Unfortunately ministers have taken the report’s title and shorn it of much of the excellent supporting argument. Instead, they proposed in the Planning White Paper that any development deemed to be ‘beautiful’ should get a near-automatic pass through the planning system, almost regardless of where it is located.

This is an absolute recipe for entrenching car-dependence. As I said in a previous blog on the Government’s planning reforms: “A beautiful development in an unsustainable, car-dependent location is still an unsustainable development”.

This flawed thinking also reappears in the Government’s draft National Planning Policy Framework (NPPF). It is instructive to compare the paragraphs from the chapters on design and on sustainable transport, setting out the grounds on which local councils can or should refuse planning permission.

In the design chapter, paragraph 133 is admirably clear: “Development that is not well designed should be refused, especially where it fails to reflect local design policies and government guidance on design.” It goes on to say that “significant weight should be given to […] outstanding or innovative designs which promote high levels of sustainability”. This is all good stuff.

However, contrast this with paragraph 110, the equivalent paragraph in the sustainable transport chapter. “Development should only be prevented or refused on highways grounds if there would be an unacceptable impact on highway safety, or the residual cumulative impacts on the road network would be severe.”

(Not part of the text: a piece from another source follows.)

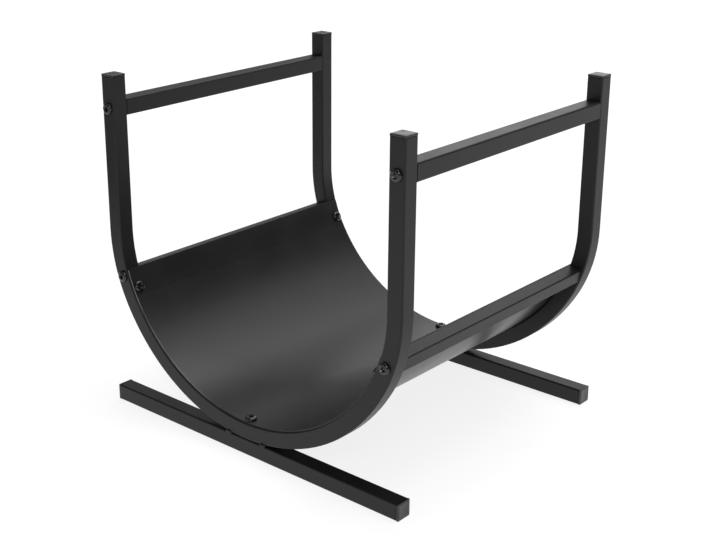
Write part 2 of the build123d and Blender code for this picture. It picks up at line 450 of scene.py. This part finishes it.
@dataclass(frozen=True)
class MillSteel:
    """Bare mild steel of the plates inside the rails, with mill scale and a trace of oil."""

    name: str = "mill_steel"
    tone: float = 0.34
    scale_tone: float = 0.12
    patch_size: float = 0.006
    patch_span: Span = (0.42, 0.62)
    grain_size: float = 0.0003
    grain_depth: float = 0.00001
    grain_strength: float = 0.6
    roughness_span: Span = (0.35, 0.65)
    roughness: Span = (0.32, 0.55)
    metallic: float = 0.9

    def material(self) -> Material:
        """Builds the mill steel's material.

        Returns:
            The material, in Object coordinates at true scale.
        """
        tree = ShaderTree(self.name)
        place = tree.object_place()
        patches = tree.noise("mill scale patches", place, self.patch_size, detail=4.0, rough=0.6)
        grain = tree.noise("rolled grain", place, self.grain_size)
        share = tree.remap("scale share", patches, self.patch_span)
        steel = grey(self.tone, warmth=0.02)
        colour = tree.blend("steel and scale", share, steel, grey(self.scale_tone, warmth=0.04))
        roughness = tree.remap("roughness of the scale", patches, self.roughness_span, self.roughness)
        normal = tree.bump("grain relief", grain, self.grain_depth, self.grain_strength)
        return tree.finish(colour, roughness, normal, Metallic=self.metallic)


@dataclass(frozen=True)
class ZincPlate:
    """Bright zinc plate of the rivet nuts inside the hoops, with a spangle of pale crystals."""

    name: str = "zinc_plate"
    tone: float = 0.55
    dull_tone: float = 0.38
    spangle_size: float = 0.0012
    spangle_span: Span = (0.1, 0.8)
    roughness: Span = (0.22, 0.4)
    etch_size: float = 0.0002
    etch_depth: float = 0.000004
    etch_strength: float = 0.5

    def material(self) -> Material:
        """Builds the zinc's material.

        Returns:
            The material, in Object coordinates at true scale.
        """
        tree = ShaderTree(self.name)
        place = tree.object_place()
        spangle = tree.add("ShaderNodeTexVoronoi", "zinc crystals", Scale=1 / self.spangle_size)
        tree.join(place, spangle.inputs["Vector"])
        fine = tree.noise("fine etch", place, self.etch_size)
        edge = spangle.outputs["Distance"]
        share = tree.remap("crystal share", edge, self.spangle_span)
        bright = grey(self.tone, warmth=-0.02)
        colour = tree.blend("bright and dull zinc", share, bright, grey(self.dull_tone))
        roughness = tree.remap("roughness of the crystals", edge, (0.0, 1.0), self.roughness)
        normal = tree.bump("etch relief", fine, self.etch_depth, self.etch_strength)
        return tree.finish(colour, roughness, normal, Metallic=1.0)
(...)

In essence, local authorities cannot refuse planning applications, even where the development’s location means that there will inevitably be significant increases in traffic, unless they can prove that the “residual” impacts (even after providing improved public transport etc) would be “severe”. This is a very high hurdle.

Councils know that if they try to reject an application due to the extra traffic it would generate, the developer would probably use these words to bring a legal challenge, and would probably win. Very few councils have the strength to stand up to car-dependent developments.

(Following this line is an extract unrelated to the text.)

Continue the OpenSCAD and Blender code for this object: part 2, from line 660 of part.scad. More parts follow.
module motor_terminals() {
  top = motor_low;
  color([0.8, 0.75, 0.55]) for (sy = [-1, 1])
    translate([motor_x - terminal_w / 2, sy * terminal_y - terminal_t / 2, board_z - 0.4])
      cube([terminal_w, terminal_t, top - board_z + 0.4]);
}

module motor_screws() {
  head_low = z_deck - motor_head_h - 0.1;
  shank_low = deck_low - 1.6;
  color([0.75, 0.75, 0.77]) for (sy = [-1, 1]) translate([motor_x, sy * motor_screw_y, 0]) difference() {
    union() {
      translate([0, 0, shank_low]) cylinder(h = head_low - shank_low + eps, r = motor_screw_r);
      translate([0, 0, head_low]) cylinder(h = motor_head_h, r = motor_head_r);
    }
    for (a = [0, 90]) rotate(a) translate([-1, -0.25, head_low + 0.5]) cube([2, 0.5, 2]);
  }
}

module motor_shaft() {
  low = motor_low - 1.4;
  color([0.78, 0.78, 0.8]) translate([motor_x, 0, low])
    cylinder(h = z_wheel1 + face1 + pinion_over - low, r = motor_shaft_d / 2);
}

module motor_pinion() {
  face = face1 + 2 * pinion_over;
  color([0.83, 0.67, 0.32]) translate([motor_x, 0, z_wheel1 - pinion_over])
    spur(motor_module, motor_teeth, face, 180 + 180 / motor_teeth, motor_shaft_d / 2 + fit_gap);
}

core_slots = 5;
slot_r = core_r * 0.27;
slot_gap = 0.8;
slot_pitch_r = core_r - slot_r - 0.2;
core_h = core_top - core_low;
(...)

So the growth in car-dependence continues. And we hurtle on, out of control, into an increasingly urgent climate crisis – not to mention the crises of urban congestion and pollution, physical inactivity, road danger and lack of mobility for children and other non-drivers.

Cycling UK’s consultation response to the draft NPPF and the accompanying National Model Design Code (a much better document) contains several recommendations for improvements. However, if I could have just one change, it would be to reword paragraph 110. It needs to say, as clearly as paragraph 133 does, that developments whose location is likely to increase dependence on motor-vehicles should simply be refused.”

Roger Geffen, Cycling UK

Cycling UK recently signed a joint letter to Housing Secretary Robert Jenrick – together with Transport for New Homes and other organisations – asking the Government to focus its planning reforms on reducing car dependence.

Cyclists

If Active Travel England is set up right it could increase walking and cycling for residents of new homes

On 28 July 2020 the UK Government announced the creation of Active Travel England, a funding body for walking and cycling provision in England and also an inspectorate of the work of highways authorities. This formed part of the Gear Change: A bold vision for cycling and walking plans set out the same day.

The document endorses our findings. It notes that “developments often do little or nothing meaningful to enable cycling and walking. Sometimes they make cycling and walking provision worse”, and includes the welcome statement that “we expect sustainable transport issues to be considered from the earliest stages of plan-making and development proposals, so that opportunities to promote cycling and walking are pursued”.

Transport for New Homes welcomes the creation of Active Travel England to put these ambitions into practice, and in particular the powers it will have over the planning of new homes. It will be vital if the government is to release the potential of walking and cycling to achieve their transport decarbonisation plan.

We’ve been acting as an active travel inspectorate of sorts ourselves for the past few years with our many site visits to new housing developments. We’ve learned a lot from what we’ve found and have some tips about how to do things right.

The new body will be a statutory consultee for new developments over an as-yet unspecified volume of homes. Very large single applications are rare. When we looked at the garden village proposals we saw applications in the low thousands. And in the larger garden towns the area is divided into smaller developer areas, each with their own applications. The threshold needs to be set low enough to capture enough applications.

There is also the question of resources. The organisation has many functions and will need to be properly funded to deal with the volume of work anticipated. We’ll have some sense of how serious intentions are when the new National Cycling and Walking Commissioner is announced. They’ll need to be a true active travel advocate prepared to fight for the money and people required to do the job right.

Responding properly to planning applications takes time and expertise. The organisation will need to be properly funded and have the right skills to fulfil its town planning and transport planning role. The task of reviewing every highway authority annually is a substantial undertaking. Reviewing planning applications, as we’ve found, can eat up a lot of time.

There is concern about the weight Active Travel England consultee responses will be given. The planning authorities cannot ignore the rules of planning no matter what a consultee says. Planning rules are getting more light touch, with an expectation of further deregulation on the way. It would be a shame to set up an effectively powerless new body.

That said, the greatest power of Active Travel England could be its grant giving. We know from our recent report Garden Towns and Garden Villages: Visions and Reality that the number one thing holding up good active travel provision in new housing isn’t the planning system or stakeholder will. It is money. If Active Travel England can step in at the planning stage to fund active travel in new developments it could be transformative.

The plans for Active Travel England suggest it will have £2billion to give on walking and cycling grants. This sounds a lot, but will soon get used up. If you divide by the number of highways authorities it isn’t very much per area at all. The plans talk about further funding being available down the line. It would be transformative if some of that money was committed to new housing developments.

Perhaps one of the more interesting roles of Active Travel England is the envisaged role as a centre of excellence, providing both technical advice and expertise on stakeholder management. These are appropriate but resource heavy undertakings that will require a number of skilled practitioners within and perhaps outside Active Travel England. We’re available if they need a hand!